One thing I like about England, and I think it is the same in the rest of the UK, is that museums are usually free admission. There are many specialist private ones that charge, of course, but all of the good public ones, the national and local and university ones, are all free admission.
I am not really a cheapskate, but have a limited attention span and there is only so many Mogdilianis I can look at before they all start looking the same. If you make it free, I can look at half a dozen, go out for a fag break and an ice-cream, come back and look at some more, perhaps come back the next day. I don't feel I have to "do" the museum all in one go,
I have spent many a happy half-hour in a back wing of the Museum of Natural History in Kensington while waiting for my date to arrive for an evening Prom at the Albert Hall, baffled about butteflies or bothered about beetles. The Fitzwilliam in Cambrige has a fantastic collection of impressionists , it is just amazing, they have monets and manets and pissaros and god knows what else. The Manchester Museum of Science and Technology is very good, although not as good as I remember it. Whitworth Museum in Manchester also very good. The V and A is pretty good too. There are some nice museums in Bristol, well pretty much all over the country really, you will find a museum on local history or something you've never heard of and spend a pleasant afternoon just looking at things and being amazed of how MUCH of the world there is, the drunkenness of things being various as MacNiece puts it.
Yet you don't get that when you have to pay. You feel somehow you have to get your money's worth. I tend to get museum fatigue after about an hour and a half, that is as much as I can take in at one go. At least, if you are going to charge, make it multiple entry.
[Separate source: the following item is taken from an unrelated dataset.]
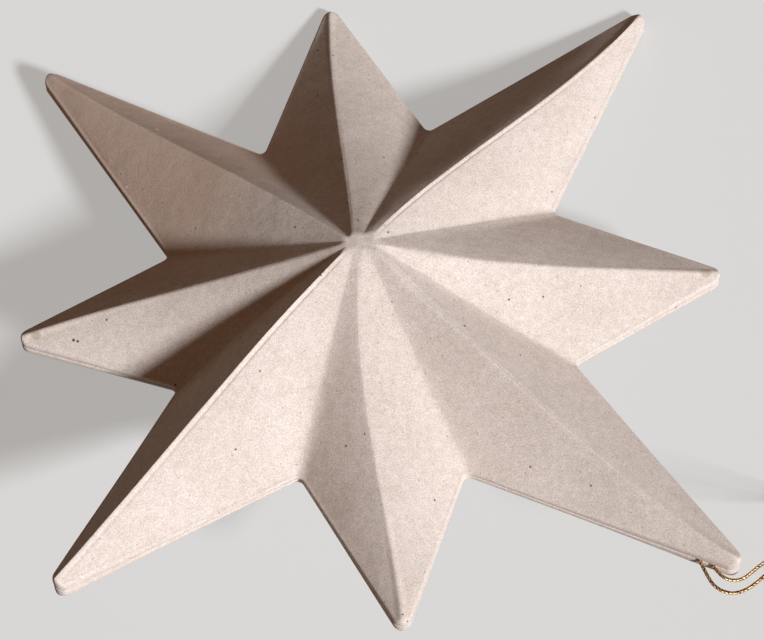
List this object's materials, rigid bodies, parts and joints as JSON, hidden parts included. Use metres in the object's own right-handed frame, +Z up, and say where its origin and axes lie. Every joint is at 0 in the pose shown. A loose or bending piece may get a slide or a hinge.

Obviously private museums are a different thing, you have to pay to keep them up, and if you're not paying out of your taxes then you have to pay at the door. But publicly-owned museums should be free at the point of use. If we can't pay for museums and libraries, we are not the civilisation I thought we were. By all means put internet in them, put wheelchair ramps and loops for the deaf, braille guides and whatnot, make them as accessible and modern as you can, so that everyone can come and find and enjoy. The pittance, the absolute pittance, the UK spends on its museums makes me cry.
Don't be niggardly and try to charge foreign tourists who don't pay for them. They pay for them by spending their money, contributing to the economy in their taxes that they spend when they are not in the museum. Don't try to squeeze it that way. You can't have it be "Open to all, like the Ritz Hotel".
No, museums and libraries should be free. Stick free Internet in them, of course, amazingly the Internet is not yet like running water. In twenty years' time it will be, if you make it so. We are in the middle, perhaps nearer the start, of a marvellous knowledge revolution, but not everyone has a smartphone (I don't) and anyway you can't put a statue or see the brushstrokes on a smartphone. Free museums and libraries, please, Viktor, and I don't mind the price of the ice-cream or a little bit extra on my taxes.
God knows, Hungary doesn't bother to advertise to tourists at all. I don't know about US telly or Canada telly etc but around February, usually, there are spates of adverts for come to Canada, come to Australia, come to California, come to Croatia or the People's Republic of East Kebab, when people are booking their summer holidays. Never one for Hungary. I did an experiment once, I went to every tour operator and travel agent in Cambridge and asked for a brochure for Hungary.All you have at the moment is stag and hen do's, which is fine and dandy but you can do more than that, vik. Hungary is a wonderful country, why do we foreigners have to say so? Why don't you tell them? You got Rachel Appleby doing the announcements on the Budapest Metro in her sweet English accent, you got English signs everywhere, most people below the age of sixty or so do speak a bit of English and are fantastically happy to practice with a native English speaker, so much that it is hard to learn any Hungarian from them. You have this enormous tourist resource, Vik, and you are just wasting it. It's such a pity.